[PATCH] Bitcode: Error out instead of crashing on corrupt metadata

Thu Mar 17 11:31:03 PDT 2016

Filipe Cabecinhas <me at filcab.net> writes:
> The best option is to get a .bc file with the elements you need (but a
> correct file).
> What tends to happen is that you get abbreviations for most things. Then
> you pause the reader on some line a bit before reading the thing you want.
> Then look at the abbrev table and the abbrev you're reading, make sure they
> match and note the offset in bits.
> Then it's time to hex edit the file to change the abbrev at the point you
> want (the instruction's MDNode) to instead point to the MDString.
>
> Let me know if you need further help. I'll try to reproduce that problem,
> but probably only tomorrow, if I can.

So this works, but I end up with fairly large binary files and basically
need one per call-site I've fixed here for proper coverage. This kind of
testing doesn't feel all that maintainable.

>   Filipe
> On Tuesday, 15 March 2016, Justin Bogner via llvm-commits <
> llvm-commits at lists.llvm.org> wrote:
>
>> I hit a crash in the bitcode reader on some corrupt input where an
>> MDString had somehow been attached to an instruction instead of an
>> MDNode.
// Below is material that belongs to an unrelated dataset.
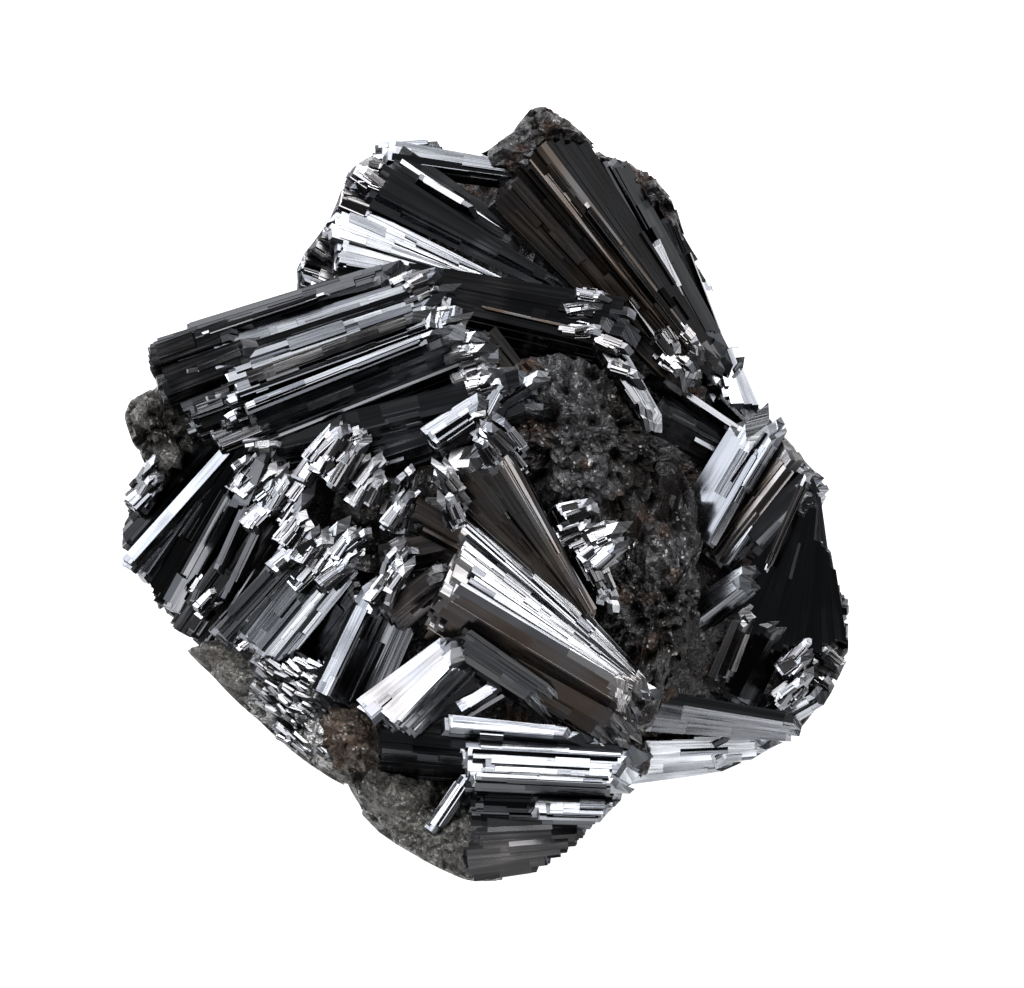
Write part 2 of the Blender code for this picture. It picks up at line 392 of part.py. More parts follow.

This input is pretty bogus, but we shouldn't be crashing on bad
>> input here.
>>
>> The attached patch adds error handling in all of the places where we
>> currently have unchecked casts from Metadata to MDNode, which means
>> we'll error out instead of crashing for that sort of input.
>>
>> Unfortunately, I can't figure out a way to write a test to hit these
>> corner cases. Tips on generating bogus bitcode would be welcome.
>>
>>